[Dataset excerpt]
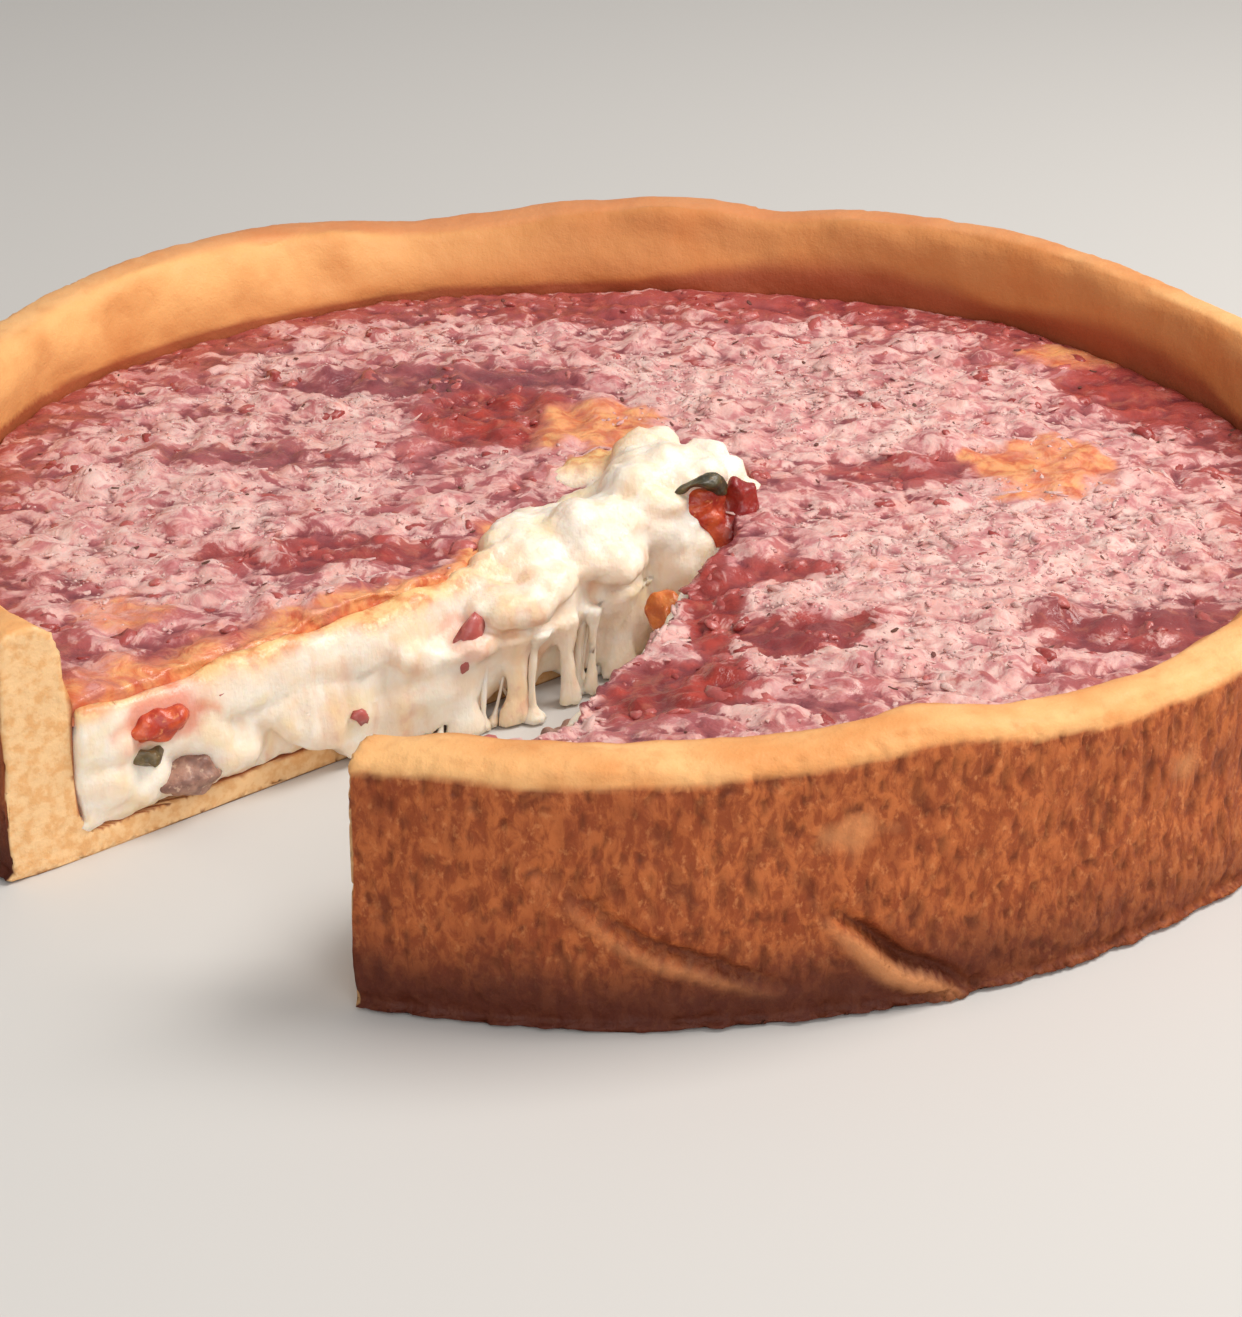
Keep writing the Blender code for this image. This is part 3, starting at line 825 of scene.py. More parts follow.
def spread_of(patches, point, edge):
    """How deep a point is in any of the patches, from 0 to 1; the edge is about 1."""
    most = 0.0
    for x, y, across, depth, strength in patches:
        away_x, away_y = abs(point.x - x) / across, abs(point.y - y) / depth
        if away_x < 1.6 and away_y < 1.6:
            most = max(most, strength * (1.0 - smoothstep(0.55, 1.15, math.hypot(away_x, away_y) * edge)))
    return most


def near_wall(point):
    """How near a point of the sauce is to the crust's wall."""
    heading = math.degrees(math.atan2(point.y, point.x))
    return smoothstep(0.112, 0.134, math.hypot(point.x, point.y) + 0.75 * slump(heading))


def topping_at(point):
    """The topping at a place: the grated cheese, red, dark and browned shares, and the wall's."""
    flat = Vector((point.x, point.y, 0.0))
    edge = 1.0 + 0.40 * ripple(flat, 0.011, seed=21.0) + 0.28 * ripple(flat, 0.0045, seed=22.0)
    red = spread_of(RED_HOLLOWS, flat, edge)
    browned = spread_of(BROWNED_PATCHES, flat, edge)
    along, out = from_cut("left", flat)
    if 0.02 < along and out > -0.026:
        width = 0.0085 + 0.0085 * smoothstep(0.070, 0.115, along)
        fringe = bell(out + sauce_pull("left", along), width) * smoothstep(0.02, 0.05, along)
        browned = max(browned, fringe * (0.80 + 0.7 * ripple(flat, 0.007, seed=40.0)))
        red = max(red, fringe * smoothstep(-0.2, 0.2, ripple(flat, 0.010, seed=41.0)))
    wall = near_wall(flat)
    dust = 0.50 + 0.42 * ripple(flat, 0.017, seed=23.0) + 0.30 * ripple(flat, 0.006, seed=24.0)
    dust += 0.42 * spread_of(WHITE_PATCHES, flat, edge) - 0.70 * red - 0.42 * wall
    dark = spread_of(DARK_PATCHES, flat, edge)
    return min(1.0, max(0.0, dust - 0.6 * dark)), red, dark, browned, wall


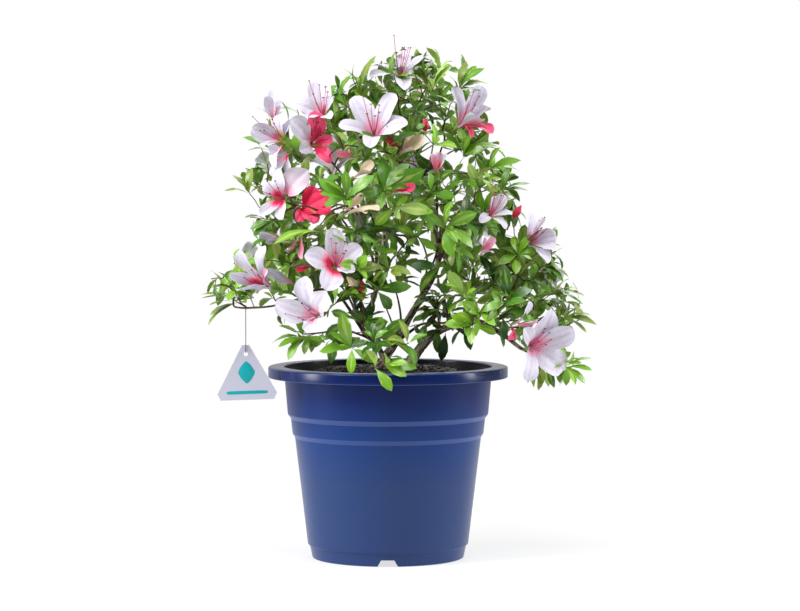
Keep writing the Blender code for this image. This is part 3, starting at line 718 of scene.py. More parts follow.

#### The exercise
Copy each record from above exactly, and include every line.

#### Finished task
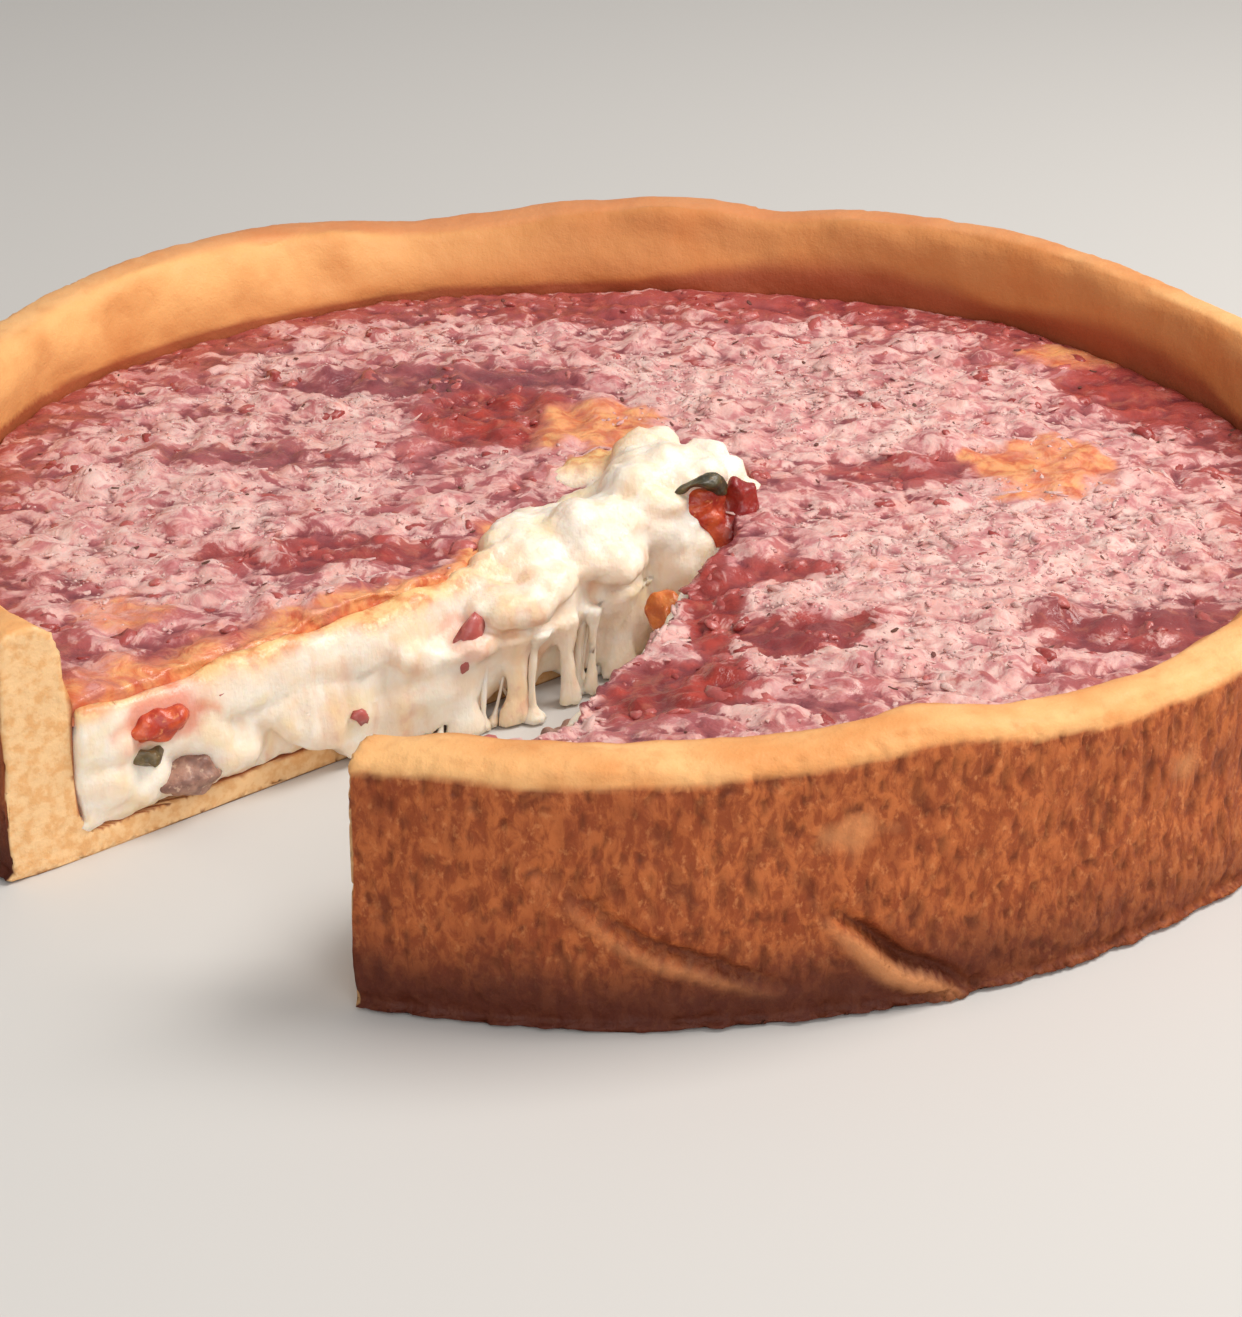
Keep writing the Blender code for this image. This is part 3, starting at line 825 of scene.py. More parts follow.
def spread_of(patches, point, edge):
    """How deep a point is in any of the patches, from 0 to 1; the edge is about 1."""
    most = 0.0
    for x, y, across, depth, strength in patches:
        away_x, away_y = abs(point.x - x) / across, abs(point.y - y) / depth
        if away_x < 1.6 and away_y < 1.6:
            most = max(most, strength * (1.0 - smoothstep(0.55, 1.15, math.hypot(away_x, away_y) * edge)))
    return most


def near_wall(point):
    """How near a point of the sauce is to the crust's wall."""
    heading = math.degrees(math.atan2(point.y, point.x))
    return smoothstep(0.112, 0.134, math.hypot(point.x, point.y) + 0.75 * slump(heading))


def topping_at(point):
    """The topping at a place: the grated cheese, red, dark and browned shares, and the wall's."""
    flat = Vector((point.x, point.y, 0.0))
    edge = 1.0 + 0.40 * ripple(flat, 0.011, seed=21.0) + 0.28 * ripple(flat, 0.0045, seed=22.0)
    red = spread_of(RED_HOLLOWS, flat, edge)
    browned = spread_of(BROWNED_PATCHES, flat, edge)
    along, out = from_cut("left", flat)
    if 0.02 < along and out > -0.026:
        width = 0.0085 + 0.0085 * smoothstep(0.070, 0.115, along)
        fringe = bell(out + sauce_pull("left", along), width) * smoothstep(0.02, 0.05, along)
        browned = max(browned, fringe * (0.80 + 0.7 * ripple(flat, 0.007, seed=40.0)))
        red = max(red, fringe * smoothstep(-0.2, 0.2, ripple(flat, 0.010, seed=41.0)))
    wall = near_wall(flat)
    dust = 0.50 + 0.42 * ripple(flat, 0.017, seed=23.0) + 0.30 * ripple(flat, 0.006, seed=24.0)
    dust += 0.42 * spread_of(WHITE_PATCHES, flat, edge) - 0.70 * red - 0.42 * wall
    dark = spread_of(DARK_PATCHES, flat, edge)
    return min(1.0, max(0.0, dust - 0.6 * dark)), red, dark, browned, wall


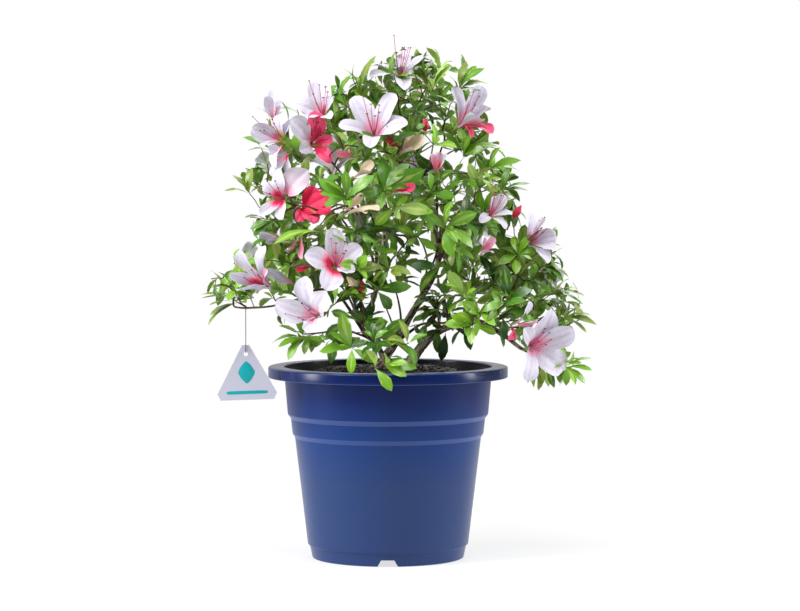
Keep writing the Blender code for this image. This is part 3, starting at line 718 of scene.py. More parts follow.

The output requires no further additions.